In spite of the bright spots, and by that I mean the programmable three-dimensional, non-screen I/O devices just mentioned, I see very little "anxious concern" about the divisive effect of technology, much less "centered deliberations" trying to correct the imbalance. On the whole, world policy makers are not even talking about taking the decisive actions that global warming, nuclear proliferation and a thousand other crying "exigencies" are calling for.

The fact that progress in computers and the Internet happened so fast has deluded us into thinking that we do not need to change the things that make a difference in collective decision making.

If you doubt, just go into any office and look around. It doesn't matter if it is the highest CEO, or if it is in the most high tech office in the world, you see the same thing, a desk and a monitor.

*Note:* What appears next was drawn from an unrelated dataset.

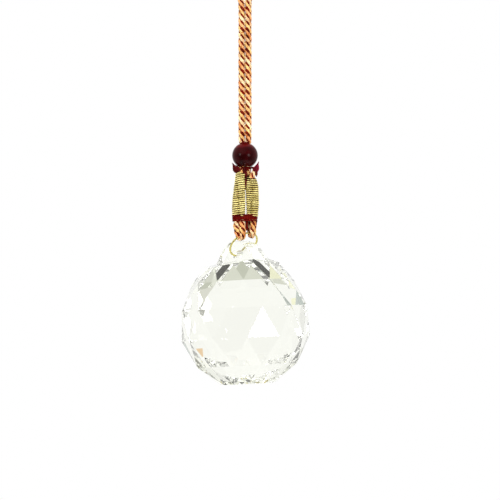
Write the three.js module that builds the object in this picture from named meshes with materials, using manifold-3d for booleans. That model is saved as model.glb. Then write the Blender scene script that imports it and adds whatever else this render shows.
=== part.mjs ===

Do you see any of the 3d, interactive devices mentioned before? Are meeting rooms wired? Is there a shared, communal space where anybody can look over an array of ambient orbs, clickers and interactive globes? Not a chance. That would allow just anybody to come in and see at a glance how the company is doing. Besides it would risk violating any number of trade secrets and, let us face it, bumbling on the part of higher management.

Okay, that excludes the offices of workers in high technology leaders like Microsoft, Apple and Google, but what about government? Surely in, say, city hall there is no need to keep one's data cards held close to the chest? As far as I know, 3d displays are not available there, or anywhere. The only war room that I know of was set up for staff generals and admirals during the Second World War, and then of course only a few, select personnel were allowed near the three dimensional models of ships, planes and armies. After the war these planning rooms, if they even exist, went under the radar. Decades of cold war instilled habits of secrecy so ingrained that even now that computers and the internet have been around for at least two decades, the idea of a "war room" interactive display is still being considered nowhere.

Of course the public I/O data center that I am talking about should not be called a war room, since it is habits of war that have precluded their construction in the first place. They should rather be called "peace rooms." Until we exclude all the habits and attitudes of war, spying and secrecy completely, these planning places are not going to happen. But I contend that they can and must, if we are to have a hope of responding to global warming and the thousand emergencies that rising sea levels around the world are going to provoke.

I imagine a tour of a peace room on the neighborhood level maybe happening like this. A guide takes our group into a large circular room, perhaps under a dome. In the center is a huge three-dimensional model of the locality; it is surrounded by ambient orbs, supplemented by input devices. As the tour guide walks our group through, an RFID device in her uniform or remote control activates our security level wherever we go and determines the level of detail we see on the displays. As we pass, say, the orb connected to the power consumption data feed, she can touch it and the whole model will be lit up, showing how much power each house is using.